# Drill Press Question Part II



## Johnturner (Apr 15, 2021)

OK I spoke to soon. I tried to drill a 11/4" hole on the slowest speed and while there was no smoke I had to push pretty hard and the press kept stalling. I was using a brand new set of Porter Cable forster bits
Now what am I doing wrong.
Question Guy
John


----------



## wombat (Apr 15, 2021)

Wood magazine's drill speed chart recommends for 1 1/4" bits 1000 rpm for soft wood and 250 for hard woods, but it also says to raise the bit several times so as not to over heat the bit.


----------



## Wildthings (Apr 15, 2021)

Johnturner said:


> OK I spoke to soon. I tried to drill a 11/4" hole on the slowest speed and while there was no smoke I had to push pretty hard and the press kept stalling. I was using a brand new set of Porter Cable forster bits
> Now what am I doing wrong.
> Question Guy
> John


Quit trying to drill through a concrete block!!

Reactions: Funny 2


----------



## DLJeffs (Apr 15, 2021)

Wildthings said:


> Quit trying to drill through a concrete block!!


It helps to put a block of wood on top of the base plate.

Reactions: EyeCandy! 1


----------



## woodtickgreg (Apr 15, 2021)

Are the belts slipping on the drill press?


----------



## Johnturner (Apr 16, 2021)

Greg
I never looked to see if the belts were slipping.

Walter
Where can I get a copy of the Wood magazine chart.


----------



## woodtickgreg (Apr 16, 2021)

Leave the cover open on the machine and deliberately stall it to see what is slipping. It could also be a loose pulley nut on the arbor shaft. Mine loosened up once and I thought it was belt slippage but actually the pulley was slipping. I tightened the nut up and it's never slipped since then. So leaving the cover open to see what is slipping eliminates a lot of guess work.

Reactions: Agree 1


----------



## wombat (Apr 16, 2021)

Johnturner said:


> Greg
> I never looked to see if the belts were slipping.
> 
> Walter
> Where can I get a copy of the Wood magazine chart.

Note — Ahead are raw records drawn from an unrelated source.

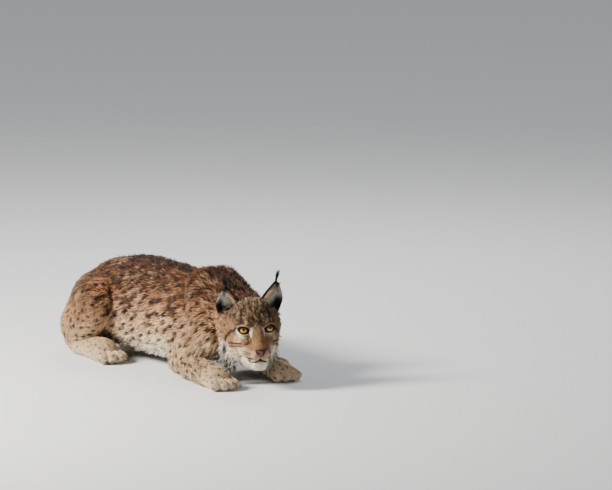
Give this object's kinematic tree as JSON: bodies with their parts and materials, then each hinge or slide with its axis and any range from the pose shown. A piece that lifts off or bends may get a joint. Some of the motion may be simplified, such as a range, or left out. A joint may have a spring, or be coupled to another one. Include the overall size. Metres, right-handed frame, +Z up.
{
  "type": "eurasian lynx figure",
  "caption": "Life-size Eurasian lynx crouched low in a stalking pose, head turned to its right, with tufted ears, a cheek ruff and a short tail.",
  "frame": {"origin": "bottom centre of the bounding box, on the floor that the feet rest on", "axes": "+X towards the head along the body, +Y to the animal's left, +Z up"},
  "size_m": [0.9286, 0.3617, 0.3048],
  "materials": {
    "coat": "dense spotted fur",
    "ear_fur": "short fur with a black tuft",
    "eye": "wet gloss, amber iris",
    "nose_leather": "fine pebbled skin"
  },
  "bodies": {
    "root": {"ear_left": "ear_fur", "ear_right": "ear_fur", "eye_left": "eye", "eye_right": "eye", "forearm_left": "coat", "forearm_right": "coat", "forepaw_left": "coat", "forepaw_right": "coat", "head": "coat", "hindpaw_left": "coat", "hindpaw_right": "coat", "neck": "coat", "nose": "nose_leather", "shank_left": "coat", "shank_right": "coat", "tail": "coat", "thigh_left": "coat", "thigh_right": "coat", "torso": "coat", "upper_arm_left": "coat", "upper_arm_right": "coat"}
  },
  "joints": []
}
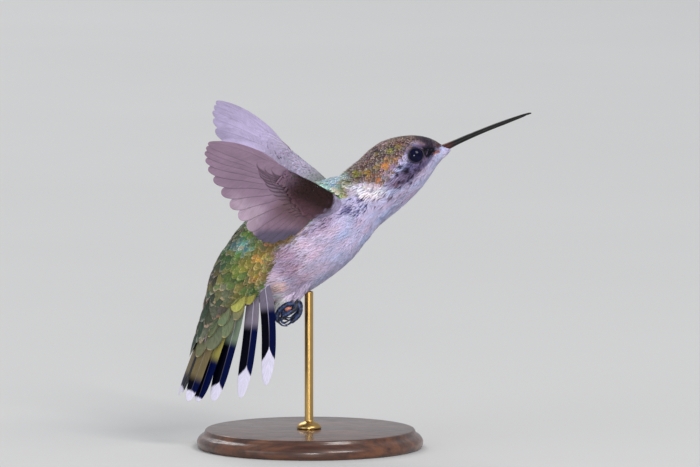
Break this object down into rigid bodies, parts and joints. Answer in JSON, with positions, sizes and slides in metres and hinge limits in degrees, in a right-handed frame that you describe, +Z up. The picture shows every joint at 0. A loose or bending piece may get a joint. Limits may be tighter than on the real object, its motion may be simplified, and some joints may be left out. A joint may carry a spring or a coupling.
{
  "type": "ruby-throated hummingbird",
  "caption": "Life-size ruby-throated hummingbird, a female or young bird hovering with raised wings and a fanned tail, as a still museum model on a small display stand.",
  "frame": {"origin": "centre of the stand base's underside, where it stands on a shelf", "axes": "+X the way the bird faces, +Y the bird's left side, +Z up"},
  "size_m": [0.066, 0.0926, 0.0627],
  "materials": {
    "plumage": "soft overlapping feathers, iridescent green and gold-brown above, greyish white below",
    "flight_feathers": "stiff vanes, dusky brown with a faint purple sheen",
    "tail_feathers": "stiff vanes, bronze-green in the middle, the outer ones blue-black with white tips",
    "eye": "wet gloss, nearly black",
    "bill": "black horn, satin",
    "foot": "scaly skin, blue-black",
    "stand_wood": "dark stained, satin varnish",
    "stand_brass": "satin"
  },
  "bodies": {
    "root": {"head": "plumage", "neck": "plumage", "trunk": "plumage", "rump": "plumage", "eye_right": "eye", "eye_left": "eye", "bill_upper": "bill", "bill_lower": "bill", "wing_right_arm": "plumage", "wing_right_primaries": "flight_feathers", "wing_right_secondaries": "flight_feathers", "wing_left_arm": "plumage", "wing_left_primaries": "flight_feathers", "wing_left_secondaries": "flight_feathers", "tail_feather_right_1": "tail_feathers", "tail_feather_right_2": "tail_feathers", "tail_feather_right_3": "tail_feathers", "tail_feather_right_4": "tail_feathers", "tail_feather_right_5": "tail_feathers", "tail_feather_left_1": "tail_feathers", "tail_feather_left_2": "tail_feathers", "tail_feather_left_3": "tail_feathers", "tail_feather_left_4": "tail_feathers", "tail_feather_left_5": "tail_feathers", "leg_right": "plumage", "leg_left": "plumage", "foot_right": "foot", "foot_left": "foot", "stand_base": "stand_wood", "stand_rod": "stand_brass"}
  },
  "joints": []
}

I'll copy and send it to you. The reason I mentioned the speed, is too slow and it won't cut.


----------



## wombat (Apr 16, 2021)

Wood drilling speed chart @ John turner


Johnturner said:


> Greg
> I never looked to see if the belts were slipping.
> 
> Walter
> Where can I get a copy of the Wood magazine chart.


----------



## Wildthings (Apr 16, 2021)

Here it is a little cleaner. you can download a copy or print one


speed chart


----------



## Johnturner (Apr 17, 2021)

Thanks guys!


----------



## Johnturner (Apr 22, 2021)

Latest report: I tightened the belt in the drill press and use the speed from the speed chart and everything is great! You guys are the best!
John

Reactions: Funny 1 | Way Cool 1


----------